World’s fifth-biggest cryptocurrency USDC’s value falls after Silicon Valley Bank connection revealed

USD Coin (USDC), a stablecoin and the world’s fifth-biggest cryptocurrency slumped to an all-time low on Saturday after it was revealed that Circle, the US-based firm operating the coin had invested $3.3 billion of its reserves in the now-collapsed Silicon Valley Bank (SVB). 

USDC is a stablecoin, meaning its price is pegged to a reserve asset and in this case, the US dollar. However, after the revelation, the stablecoin broke its 1:1 dollar peg and fell as low as $0.87, before recovering to $0.90 at the end of the day. 

According to a statement released by Circle, $3.3 billion of USDC’s $40 billion reserves are held at the SVB. 

“Following the confirmation at the end of today that the wires initiated on Thursday to remove balances were not yet processed, $3.3 billion of the ~$40 billion of USDC reserves remain at SVB,” the company said in a tweet. 

“Like other customers and depositors who relied on SVB for banking services, Circle joins calls for continuity of this important bank in the U.S. economy and will follow guidance provided by state and Federal regulators.”


Gavin Newsom, California governor, where SVB is headquartered, released a statement in the aftermath had said he was in communication with the White House and monitoring the situation. 

“Everyone is working with FDIC [Federal Deposit Insurance Corporation] to stabilize the situation as quickly as possible, to protect jobs, people’s livelihoods, and the entire innovation ecosystem that has served as a tent pole for our economy.”

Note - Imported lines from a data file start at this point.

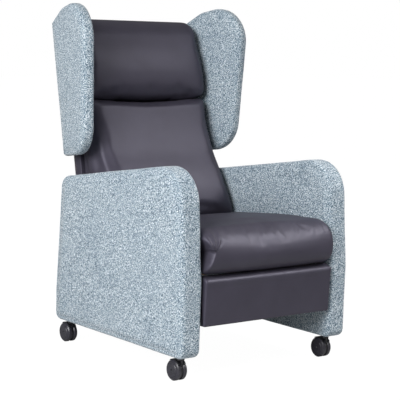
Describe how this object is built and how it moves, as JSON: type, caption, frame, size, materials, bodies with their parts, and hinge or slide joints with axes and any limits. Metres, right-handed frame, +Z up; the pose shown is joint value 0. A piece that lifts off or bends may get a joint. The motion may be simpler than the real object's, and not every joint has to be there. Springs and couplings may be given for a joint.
{
  "type": "patient recliner chair",
  "caption": "Wing-back patient recliner with upholstered side panels, reclining back coupled to a swing-out footrest, on twin-wheel swivel casters.",
  "frame": {"origin": "middle of the footprint on the floor, under the casters", "axes": "+Z up, the chair faces -Y, X = 0 is the plane of symmetry"},
  "size_m": [0.7166, 0.9116, 1.2094],
  "materials": {
    "tweed": "woven blue-grey melange upholstery",
    "leatherette": "satin charcoal artificial leather",
    "plywood": "raw birch plywood",
    "hardwood": "planed beech",
    "steel": "zinc plated",
    "spring_wire": "oiled spring steel",
    "caster_plastic": "moulded black nylon",
    "caster_tread": "moulded black polyurethane"
  },
  "bodies": {
    "base": {"caster_sockets": "steel", "caster_stems": "steel", "mechanism_screws": "steel", "left_base_rail": "hardwood", "left_arm_board": "plywood", "left_arm_cover": "tweed", "left_mechanism_plate": "steel", "right_base_rail": "hardwood", "right_arm_board": "plywood", "right_arm_cover": "tweed", "right_mechanism_plate": "steel", "front_cross_rail": "hardwood", "rear_cross_rail": "hardwood", "seat_left_rail": "hardwood", "seat_right_rail": "hardwood", "seat_front_rail": "hardwood", "seat_rear_rail": "hardwood", "seat_brackets": "steel", "seat_springs": "spring_wire", "spring_clips": "steel", "seat_cushion": "leatherette", "mechanism_pivot_pins": "steel"},
    "back": {"back_arm_bolts": "steel", "wing_bolts": "steel", "back_left_stile": "hardwood", "back_right_stile": "hardwood", "back_lower_rail": "hardwood", "back_upper_rail": "hardwood", "back_rear_panel": "leatherette", "back_cushion": "leatherette", "headrest_cushion": "leatherette", "left_wing_board": "plywood", "left_wing": "tweed", "left_back_arm": "steel", "right_wing_board": "plywood", "right_wing": "tweed", "right_back_arm": "steel", "drive_pins": "steel"},
    "drive_rods": {"drive_rods": "steel"},
    "rear_links": {"left_rear_link": "steel", "right_rear_link": "steel", "link_torque_tube": "steel", "link_pins": "steel"},
    "front_links": {"front_links": "steel"},
    "footrest": {"footrest_board": "plywood", "footrest_pad": "leatherette", "footrest_brackets": "steel", "footrest_pins": "steel"},
    "caster_front_left": {"caster_front_left_hood": "caster_plastic"},
    "caster_front_left_wheels": {"caster_front_left_axle": "steel", "caster_front_left_wheels": "caster_tread"},
    "caster_front_right": {"caster_front_right_hood": "caster_plastic"},
    "caster_front_right_wheels": {"caster_front_right_axle": "steel", "caster_front_right_wheels": "caster_tread"},
    "caster_rear_left": {"caster_rear_left_hood": "caster_plastic"},
    "caster_rear_left_wheels": {"caster_rear_left_axle": "steel", "caster_rear_left_wheels": "caster_tread"},
    "caster_rear_right": {"caster_rear_right_hood": "caster_plastic"},
    "caster_rear_right_wheels": {"caster_rear_right_axle": "steel", "caster_rear_right_wheels": "caster_tread"}
  },
  "joints": [
    {"name": "back_recline", "type": "hinge", "parent": "base", "child": "back", "pos_m": [0, 0.1322, 0.4], "axis": [-1, 0, 0], "range_deg": [0, 35]},
    {"name": "drive_rod_pivot", "type": "hinge", "parent": "back", "child": "drive_rods", "pos_m": [0, 0.1322, 0.32], "axis": [-1, 0, 0], "range_deg": [-37.5, 0]},
    {"name": "rear_link_swing", "type": "hinge", "parent": "base", "child": "rear_links", "pos_m": [0, -0.3328, 0.3], "axis": [-1, 0, 0], "range_deg": [0, 104]},
    {"name": "front_link_swing", "type": "hinge", "parent": "rear_links", "child": "front_links", "pos_m": [0, -0.3132, 0.1867], "axis": [-1, 0, 0], "range_deg": [-128, 0]},
    {"name": "footrest_tilt", "type": "hinge", "parent": "front_links", "child": "footrest", "pos_m": [0, -0.3838, 0.296], "axis": [-1, 0, 0], "range_deg": [0, 107]},
    {"name": "caster_front_left_swivel", "type": "hinge", "parent": "base", "child": "caster_front_left", "pos_m": [-0.3125, -0.3728, 0.075], "axis": [0, 0, 1], "continuous": true},
    {"name": "caster_front_left_spin", "type": "hinge", "parent": "caster_front_left", "child": "caster_front_left_wheels", "pos_m": [-0.3125, -0.3528, 0.034], "axis": [1, 0, 0], "continuous": true},
    {"name": "caster_front_right_swivel", "type": "hinge", "parent": "base", "child": "caster_front_right", "pos_m": [0.3125, -0.3728, 0.075], "axis": [0, 0, 1], "continuous": true},
    {"name": "caster_front_right_spin", "type": "hinge", "parent": "caster_front_right", "child": "caster_front_right_wheels", "pos_m": [0.3125, -0.3528, 0.034], "axis": [1, 0, 0], "continuous": true},
    {"name": "caster_rear_left_swivel", "type": "hinge", "parent": "base", "child": "caster_rear_left", "pos_m": [-0.3125, 0.2892, 0.075], "axis": [0, 0, 1], "continuous": true},
    {"name": "caster_rear_left_spin", "type": "hinge", "parent": "caster_rear_left", "child": "caster_rear_left_wheels", "pos_m": [-0.3125, 0.3092, 0.034], "axis": [1, 0, 0], "continuous": true},
    {"name": "caster_rear_right_swivel", "type": "hinge", "parent": "base", "child": "caster_rear_right", "pos_m": [0.3125, 0.2892, 0.075], "axis": [0, 0, 1], "continuous": true},
    {"name": "caster_rear_right_spin", "type": "hinge", "parent": "caster_rear_right", "child": "caster_rear_right_wheels", "pos_m": [0.3125, 0.3092, 0.034], "axis": [1, 0, 0], "continuous": true}
  ],
  "couplings": [
    {"joint": "drive_rod_pivot", "follows": "back_recline", "ratio": -1.0543},
    {"joint": "rear_link_swing", "follows": "back_recline", "ratio": 2.9429},
    {"joint": "front_link_swing", "follows": "back_recline", "ratio": -3.6286},
    {"joint": "footrest_tilt", "follows": "back_recline", "ratio": 3.0286}
  ]
}
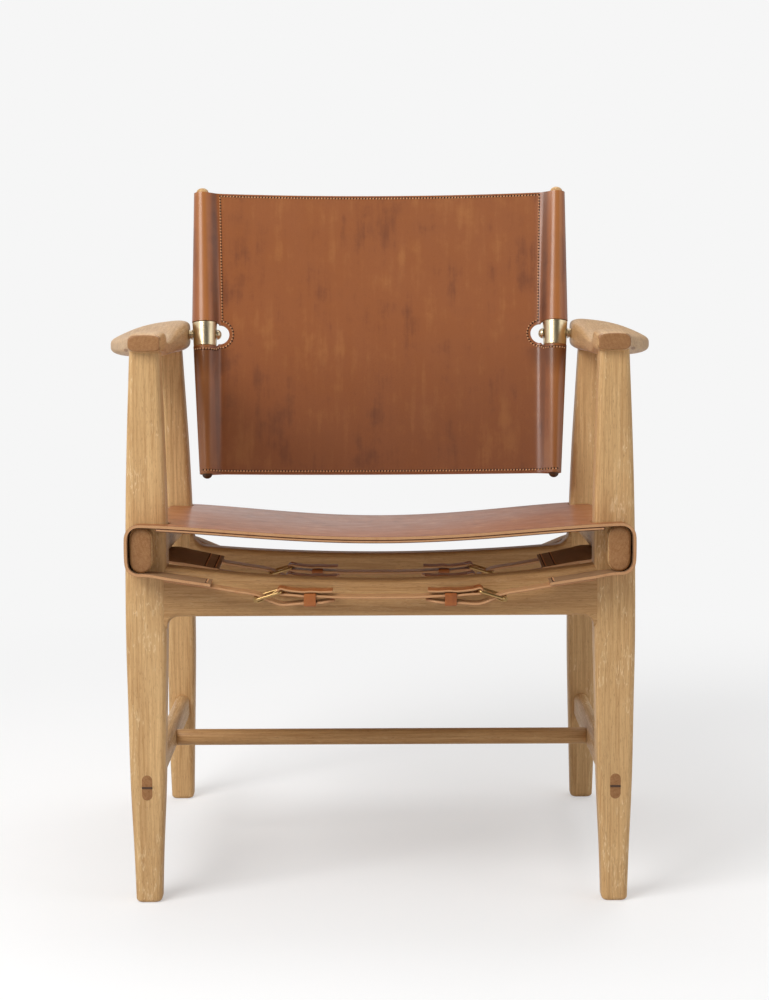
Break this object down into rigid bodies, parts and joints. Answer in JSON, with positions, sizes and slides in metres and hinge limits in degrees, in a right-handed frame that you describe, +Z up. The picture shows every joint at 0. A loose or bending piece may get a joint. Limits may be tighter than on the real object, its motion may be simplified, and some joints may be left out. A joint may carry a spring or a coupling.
{
  "type": "leather sling lounge chair",
  "caption": "Wooden lounge chair with a leather seat slung over side rails and buckled underneath, sculpted arms and a leather back that tilts on brass pivots.",
  "frame": {"origin": "middle of the bounding box in plan, at floor level", "axes": "+Z up, -Y towards the chair's front, +X to the right seen from the front"},
  "size_m": [0.7092, 0.621, 0.8492],
  "materials": {
    "oak": "oiled, matt",
    "dark_wood": "oiled, matt",
    "saddle_leather": "smooth saddle leather, semi-gloss",
    "lining_leather": "flesh side, matt",
    "brass": "brushed"
  },
  "bodies": {
    "frame": {"front_leg_right": "oak", "front_leg_left": "oak", "rear_leg_right": "oak", "rear_leg_left": "oak", "seat_rail_right": "oak", "seat_rail_left": "oak", "front_apron": "oak", "rear_apron": "oak", "side_stretcher_right": "oak", "side_stretcher_left": "oak", "tenon_wedge_right": "dark_wood", "tenon_wedge_left": "dark_wood", "cross_stretcher": "oak", "armrest_right": "oak", "armrest_left": "oak", "seat_sling": "saddle_leather", "seat_lining": "lining_leather", "front_centre_strap": "saddle_leather", "front_billet_strap_right": "saddle_leather", "front_billet_strap_left": "saddle_leather", "front_strap_keeper_right": "saddle_leather", "front_strap_keeper_left": "saddle_leather", "front_buckle_frame_right": "brass", "front_buckle_frame_left": "brass", "front_buckle_prong_right": "brass", "front_buckle_prong_left": "brass", "mid_front_centre_strap": "saddle_leather", "mid_front_billet_strap_right": "saddle_leather", "mid_front_billet_strap_left": "saddle_leather", "mid_front_strap_keeper_right": "saddle_leather", "mid_front_strap_keeper_left": "saddle_leather", "mid_front_buckle_frame_right": "brass", "mid_front_buckle_frame_left": "brass", "mid_front_buckle_prong_right": "brass", "mid_front_buckle_prong_left": "brass", "mid_rear_centre_strap": "saddle_leather", "mid_rear_billet_strap_right": "saddle_leather", "mid_rear_billet_strap_left": "saddle_leather", "mid_rear_strap_keeper_right": "saddle_leather", "mid_rear_strap_keeper_left": "saddle_leather", "mid_rear_buckle_frame_right": "brass", "mid_rear_buckle_frame_left": "brass", "mid_rear_buckle_prong_right": "brass", "mid_rear_buckle_prong_left": "brass", "rear_centre_strap": "saddle_leather", "rear_billet_strap_right": "saddle_leather", "rear_billet_strap_left": "saddle_leather", "rear_strap_keeper_right": "saddle_leather", "rear_strap_keeper_left": "saddle_leather", "rear_buckle_frame_right": "brass", "rear_buckle_frame_left": "brass", "rear_buckle_prong_right": "brass", "rear_buckle_prong_left": "brass", "pivot_bolt_right": "brass", "pivot_bolt_left": "brass"},
    "backrest": {"back_upright_right": "oak", "back_upright_left": "oak", "pivot_collar_right": "brass", "pivot_collar_left": "brass", "back_leather": "saddle_leather"}
  },
  "joints": [
    {"name": "back_tilt", "type": "hinge", "parent": "frame", "child": "backrest", "pos_m": [0, 0.2455, 0.649], "axis": [1, 0, 0], "range_deg": [-18, 14]}
  ]
}
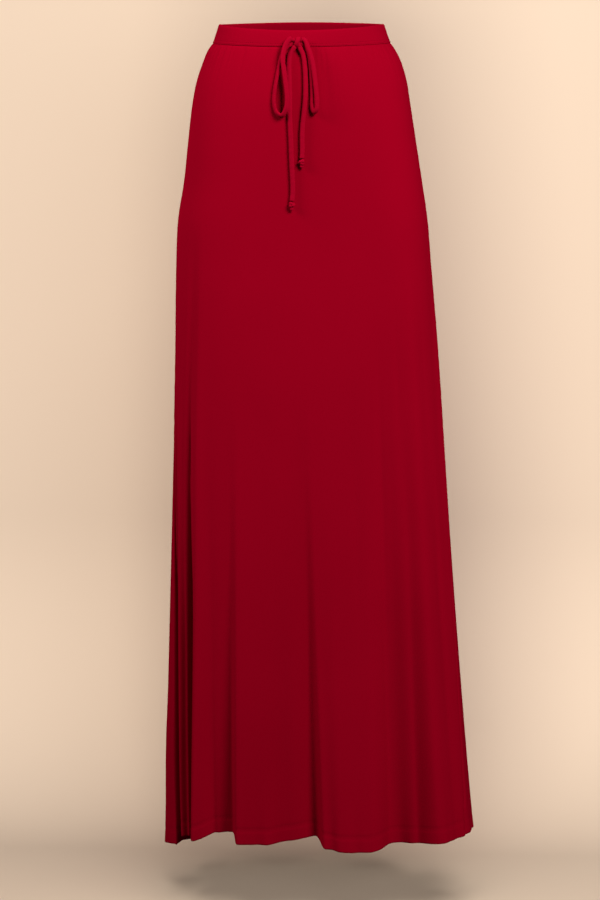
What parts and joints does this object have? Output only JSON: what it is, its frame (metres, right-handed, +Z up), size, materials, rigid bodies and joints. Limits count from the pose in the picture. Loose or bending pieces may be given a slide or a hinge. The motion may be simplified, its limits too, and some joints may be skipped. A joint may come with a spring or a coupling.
{
  "type": "maxi skirt",
  "caption": "Long A-line pull-on skirt of soft jersey, worn and open at waist and hem, with an elastic waistband casing, a tied front drawstring and hanging folds.",
  "frame": {"origin": "middle of the waist opening, level with the top of the waistband at the sides", "axes": "+Z up along the skirt towards the waist, -Y out of the front, +X towards the wearer's left side"},
  "size_m": [0.4198, 0.2854, 1.1128],
  "materials": {
    "jersey": "matte fine-rib jersey",
    "casing": "matte jersey over elastic",
    "tie": "matte turned jersey tube"
  },
  "bodies": {
    "root": {"waistband": "casing", "front_panel": "jersey", "back_panel": "jersey", "bow_knot": "tie", "bow_loop_left": "tie", "bow_loop_right": "tie", "tail_long": "tie", "tail_short": "tie", "tail_knot_long": "tie", "tail_knot_short": "tie"}
  },
  "joints": []
}
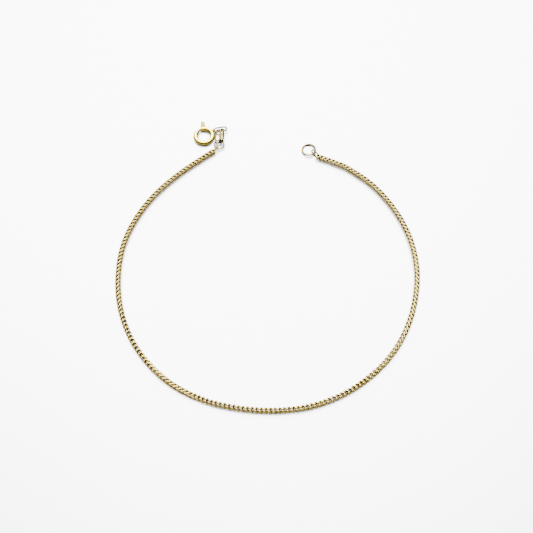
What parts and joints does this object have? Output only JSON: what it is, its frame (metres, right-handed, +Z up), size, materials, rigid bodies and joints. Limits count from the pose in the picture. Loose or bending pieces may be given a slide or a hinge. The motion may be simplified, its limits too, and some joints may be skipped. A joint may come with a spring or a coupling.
{
  "type": "franco chain bracelet",
  "caption": "Thin yellow gold chain bracelet of V-folded links, laid in an open loop, with a spring ring clasp at one end and a plain ring at the other.",
  "frame": {"origin": "middle of the footprint, on the surface the bracelet lies on", "axes": "+Z up from the surface, +Y towards the loop's open side with the clasp and the end ring, +X towards the end ring"},
  "size_m": [0.0669, 0.0712, 0.0018],
  "materials": {
    "chain_gold": "polished yellow gold, faceted links",
    "link_gold": "polished pale yellow gold wire",
    "clasp_gold": "polished pale yellow gold"
  },
  "bodies": {
    "bracelet": {"franco_chain": "chain_gold", "end_link": "link_gold", "end_ring": "link_gold", "clasp_end_link": "link_gold", "thin_jump_ring": "link_gold", "oval_jump_ring": "link_gold", "band_jump_ring": "clasp_gold", "spring_ring_body": "clasp_gold"},
    "trigger": {"spring_ring_trigger": "clasp_gold"}
  },
  "joints": [
    {"name": "trigger_hinge", "type": "hinge", "parent": "bracelet", "child": "trigger", "pos_m": [-0.01508, 0.03153, 0.00053], "axis": [0, 0, -1], "range_deg": [0, 35], "stiffness_Nm_per_rad": 0.002, "springref_deg": -5.73}
  ]
}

Notably, SVB collapsed on Friday, a mere 48 hours after the bank’s announcement, which not only led to an aggressive decline in its stock resulting in a market loss of over $80 billion but also spurred panic among depositors and clients. 

It was the largest US bank failure since the 2008 financial crisis. The FDIC is now scurrying around to find another bank over the weekend that is willing to merge with SVB and stop the impending total collapse.